• To do
Your answer should consist solely of the lines from the one with "The build123d and" through the one with "perches, rod, body", copied exactly, endpoints included.

<<<<

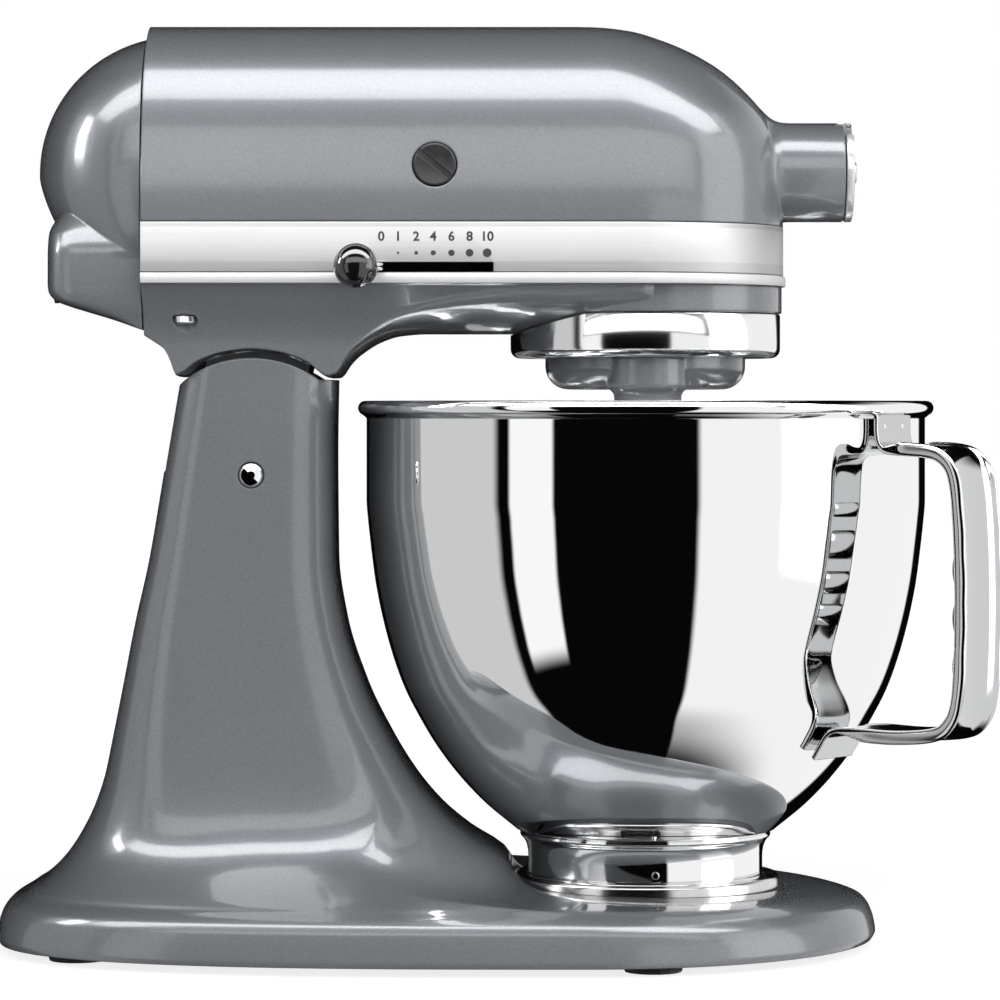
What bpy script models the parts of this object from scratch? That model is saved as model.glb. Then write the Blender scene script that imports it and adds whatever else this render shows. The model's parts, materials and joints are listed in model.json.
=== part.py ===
"""Tilt-head stand mixer: stand, tilting head with its gear train, mixing bowl and controls.

Lengths are millimetres here and become metres when a mesh is made.  X is measured from the
bowl's axis, +X points to the front of the mixer and +Z is up from the table.  BOWL_AXIS_X then
moves everything so that the world origin is below the middle of the whole mixer.
"""

from math import asin, atan2, copysign, cos, hypot, pi, radians, sin, sqrt, tan

import bmesh
import bpy
from mathutils import Matrix, Vector

MM = 0.001
BOWL_AXIS_X = 60.15
GAP = 0.35

# Hinge of the head
PIVOT_X, PIVOT_Z = -150.7, 182.0
COLUMN_TOP_RADIUS, NECK_RADIUS = 44.3, 47.1
COLUMN_HALF_WIDTH = 42.5
LUG_HALF_WIDTH, SLOT_HALF_WIDTH = 22.0, 26.0
LUG_RADIUS = 13.0
PIN_RADIUS = 4.75
BOLT_RADIUS, BOLT_DROP = 3.6, 18.0

# Head
REAR_SEAM_X = -191.2
HEAD_TOP, BAND_TOP, BAND_BOTTOM, SPLIT_Z = 355.0, 277.3, 254.3, 267.7
HEAD_HALF_WIDTH, NOSE_CENTRE_X, NOSE_LENGTH = 60.0, -10.0, 63.4
ARM_BOTTOM = 236.0
FRONT_RADIUS, FRONT_BOTTOM = 52.9, 243.9
MOTOR_Z = 298.8
DOME_POWER = 2.4
HUB_RADIUS, HUB_FACE_X = 19.2, 76.7
BRUSH_X = -80.9
WALL = 3.6

# Gear train
SPUR_MODULE, WORM_MODULE = 1.5, 1.25
RING_TEETH, PLANET_TEETH = 51, 12
CENTRE_TEETH, PINION_TEETH = 45, 15
WHEEL_TEETH, WORM_STARTS, WORM_RADIUS = 30, 2, 7.0
BEVEL_TEETH, BEVEL_RADIUS = 12, 12.0
PLANET_OFFSET = SPUR_MODULE * (RING_TEETH - PLANET_TEETH) / 2
WHEEL_RADIUS = WORM_MODULE * WHEEL_TEETH / 2
SHAFT_DISTANCE = SPUR_MODULE * (CENTRE_TEETH + PINION_TEETH) / 2
WHEEL_Y = WORM_RADIUS + WHEEL_RADIUS
WHEEL_X = -sqrt(SHAFT_DISTANCE**2 - WHEEL_Y**2)
GEAR_Z = (250.5, 258.0)

# Bowl and its clamp
RIM_RADIUS, BOWL_RADIUS, BOWL_TOP = 111.5, 108.2, 210.2
BOWL_WALL = 1.5
FOOT_RADIUS = 45.4
PLATE_RADIUS, PLATE_Z, PLATE_TOP = 52.2, 20.8, 27.5
HANDLE_DIRECTION = radians(-35)

# Speed lever
LEVER_X, LEVER_Z, LEVER_TRAVEL = -101.0, 260.3, 39.0


for old in list(bpy.data.objects):
    bpy.data.objects.remove(old, do_unlink=True)


def material(name, colour, metallic, roughness):
    made = bpy.data.materials.new(name)
    made.use_nodes = True
    shader = made.node_tree.nodes["Principled BSDF"]
    shader.inputs["Base Color"].default_value = (*colour, 1)
    shader.inputs["Metallic"].default_value = metallic
    shader.inputs["Roughness"].default_value = roughness
    made.diffuse_color = (*colour, 1)
    return made


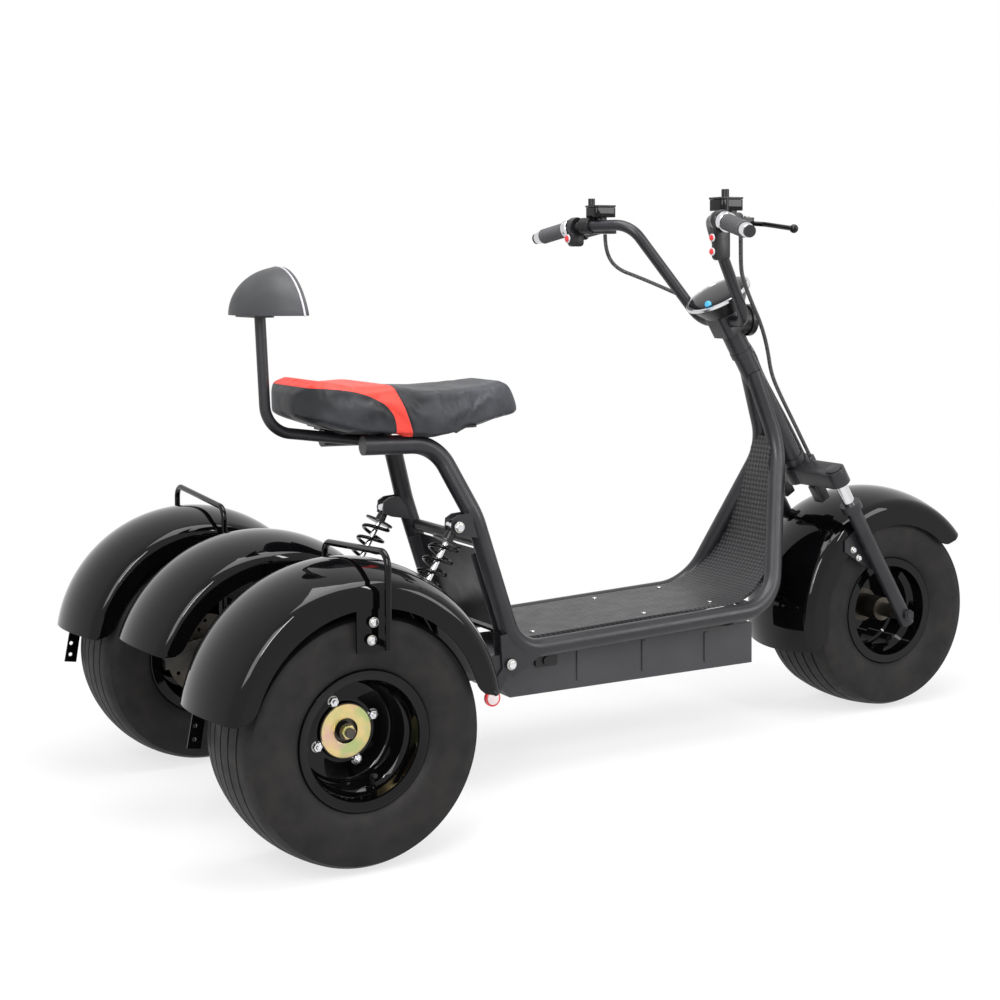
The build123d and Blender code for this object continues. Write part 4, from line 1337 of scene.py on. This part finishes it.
@dataclass
class Damper:
    """Damper with its perches, rod, body and clevis eyes."""

    side: Side
    foot: Point = (210, 153.5, 287)
    top: Point = (350, 153.5, 530)
    eye_gap: float = 12.5
    eye_radius: float = 0.0138
    eye_width: float = 0.021
    barrel: Profile = (
        (61, 0.05), (61, 29), (62, 30.5), (65, 30.5), (66, 29), (66, 17), (150, 17), (151.5, 15.5),
        (151.5, 6.2),
    )
    rod: Profile = ((12.5, 0.05), (12.5, 9), (61, 9), (61, 5.8), (245, 5.8), (245, 0.05))
    perch: Profile = ((245, 0.05), (245, 29), (246, 30.5), (249, 30.5), (250, 29), (250, 11))

    def build(self, finishes: Finishes) -> None:
        """Spins the body, rod and perches and sets the eyes.

        Args:
            finishes: The scooter's finishes.
        """
        name = self.side.label
        foot, top = self.side.at(*self.foot), self.side.at(*self.top)
        run = (top - foot).normalized()
        square = run.cross(ACROSS).normalized()
        neck = (top - foot).length * 1000 - self.eye_gap
        cap = (*self.perch, (neck, 9.5), (neck, 0.05))
        parts = (
            ("Damper_body", self.barrel, finishes.plastic, "satin_black"),
            ("Damper_rod", self.rod, finishes.chrome, "chrome"),
            ("Damper_cap", cap, finishes.plastic, "satin_black"),
        )
        for title, profile, material, slot in parts:
            piece = lathe(f"{title}_{name}", foot, run, square, profile)
            dress(piece, material, Body.CHASSIS, slot)
            if title == "Damper_body":
                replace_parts(piece, "shocks")
        out = self.side.out
        for title, place in (("low", foot), ("high", top)):
            start = place - out * self.eye_width / 2
            eye = disc(
                f"Damper_eye_{title}_{name}", start, out, self.eye_radius, self.eye_width, 40, 0.001
            )
            dress(eye, finishes.chrome, Body.CHASSIS, "chrome")


@dataclass
class Softened:
    """Copy of a solid with its sharp edges rounded as cast or pressed."""

    node: str
    body: Body
    slot: str
    width: float = 0.0015

    def build(self, material: bpy.types.Material) -> None:
        """Copies, merges and bevels the solid.

        Args:
            material: Its finish.
        """
        deselect()
        name = "Soft_" + self.node
        piece = only(add_object(name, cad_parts[self.node].data.copy()))
        bpy.ops.object.mode_set(mode="EDIT")
        bpy.ops.mesh.select_mode(type="VERT")
        bpy.ops.mesh.select_all(action="SELECT")
        bpy.ops.mesh.remove_doubles(threshold=0.00002)
        bpy.ops.mesh.dissolve_limited(angle_limit=math.radians(0.5))
        bpy.ops.object.mode_set(mode="OBJECT")
        finish_modifier(
            piece, "BEVEL", width=self.width, segments=3, limit_method="ANGLE",
            angle_limit=math.radians(35), use_clamp_overlap=True,
        )
        settle(piece, name, 40)
        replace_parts(dress(piece, material, self.body, self.slot), self.node)


def moulded(
    name: str, low: Vector, high: Vector, along: int, rounding: float, soft: float = 0.001
) -> bpy.types.Object:
    """Block with large rounded corners round one axis and softened edges.

    Args:
        name: The piece's name.
        low: One corner.
        high: The opposite corner.
        along: Number of the axis that the rounded corners run along.
        rounding: Radius of those corners.
        soft: Width of the softened edges.

    Returns:
        The block.
    """
    deselect()
    bpy.ops.mesh.primitive_cube_add(size=1)
    piece = bpy.context.object
    for vertex in piece.data.vertices:
        ends = zip(vertex.co, low, high)
        vertex.co = Vector([max(a, b) if share > 0 else min(a, b) for share, a, b in ends])
    bpy.ops.object.mode_set(mode="EDIT")
    bpy.ops.mesh.select_mode(type="EDGE")
    mesh = bmesh.from_edit_mesh(piece.data)
    for edge in mesh.edges:
        run = edge.verts[1].co - edge.verts[0].co
        edge.select_set(abs(run[along]) > 0.99 * run.length)
    bmesh.update_edit_mesh(piece.data)
    bpy.ops.mesh.bevel(offset=rounding, segments=8)
    bpy.ops.object.mode_set(mode="OBJECT")
    finish_modifier(
        piece, "BEVEL", width=soft, segments=2, limit_method="ANGLE", angle_limit=math.radians(50)
    )
    return settle(piece, name, 40)


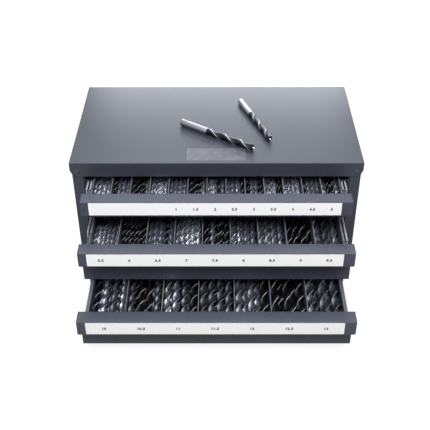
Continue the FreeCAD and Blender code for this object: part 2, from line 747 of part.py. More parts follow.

>>>>

• Answer in full
The build123d and Blender code for this object continues. Write part 4, from line 1337 of scene.py on. This part finishes it.
@dataclass
class Damper:
    """Damper with its perches, rod, body and clevis eyes."""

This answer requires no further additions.